Outre la mise en œuvre de ces techniques traditionnelles, ce projet a permis une étude approfondie des matériaux, des teintes, des faux-joints et des mises en œuvre, tout en s’appuyant sur des exemples historiques similaires. « Les travaux de restauration que nous dirigeons sur nos monuments, modestes ou prestigieux, sont toujours une source de connaissance. La diversité et les particularismes régionaux et architecturaux de notre patrimoine monumental font la vraie richesse de notre métier », ajoute-t-il.
« C’est dans cette démarche de relecture du site selon les modèles architecturaux de l’époque que le musée s’inscrit pleinement : le visiteur disposera ainsi d’une cohérence stylistique entre l’extérieur et l’intérieur, entre la vision des façades et la déambulation à travers les restitutions historiques et les collections authentiques et précieuses de Malmaison, telles que la demeure fut vécue par l’impératrice Joséphine », conclut la directrice des musées nationaux des châteaux de Malmaison et Bois-Préau, de l’île d’Aix et de la Maison Bonaparte à Ajaccio.
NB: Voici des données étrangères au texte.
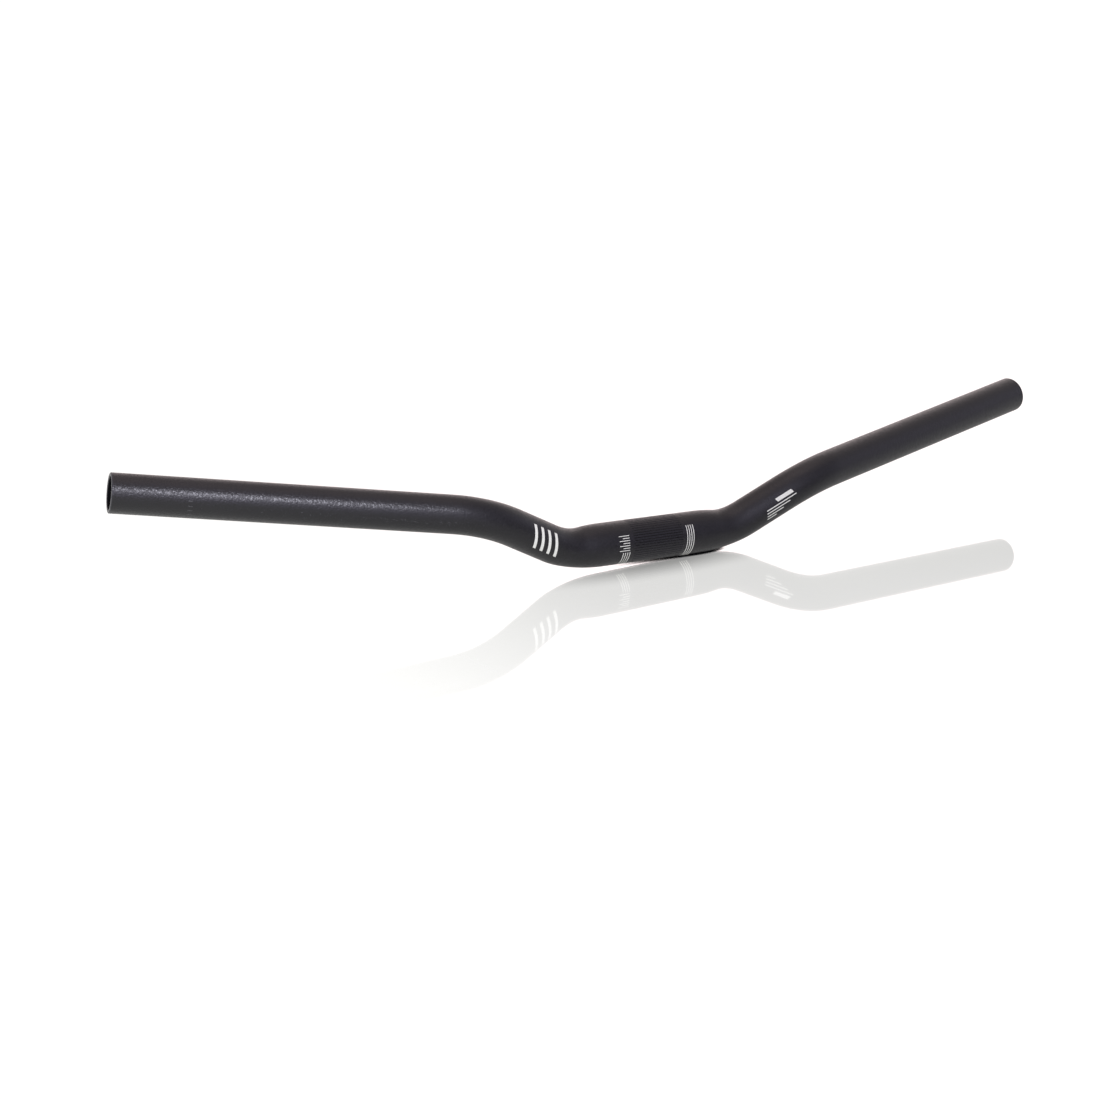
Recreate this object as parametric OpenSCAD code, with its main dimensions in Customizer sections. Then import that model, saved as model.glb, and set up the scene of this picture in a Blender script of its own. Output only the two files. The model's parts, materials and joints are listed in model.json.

Une réhabilitation au service du patrimoine et de la performance énergétique

Le projet met en lumière l’harmonie entre la conservation des valeurs patrimoniales et l’amélioration des performances énergétiques du bâtiment. Les déperditions thermiques sont réduites grâce à l’isolation des combles et au remplacement des menuiseries, tout en veillant à conserver ou à restituer à l’identique les éléments architecturaux existants. L’utilisation d’un enduit plâtre permet une gestion optimisée des transferts hygrothermiques, contribuant ainsi à maintenir l’équilibre intérieur du château. De plus, l’installation de drains permet de limiter les remontées capillaires, assurant la protection des maçonneries anciennes. Le respect des matériaux et techniques traditionnelles reste au cœur de cette réhabilitation, avec le remplacement des enduits modernes par des enduits en plâtre, permettant ainsi au château de retrouver son équilibre hygrométrique. Cette approche garantit à la fois la pérennité du bâti et la mise en valeur de son caractère architectural unique.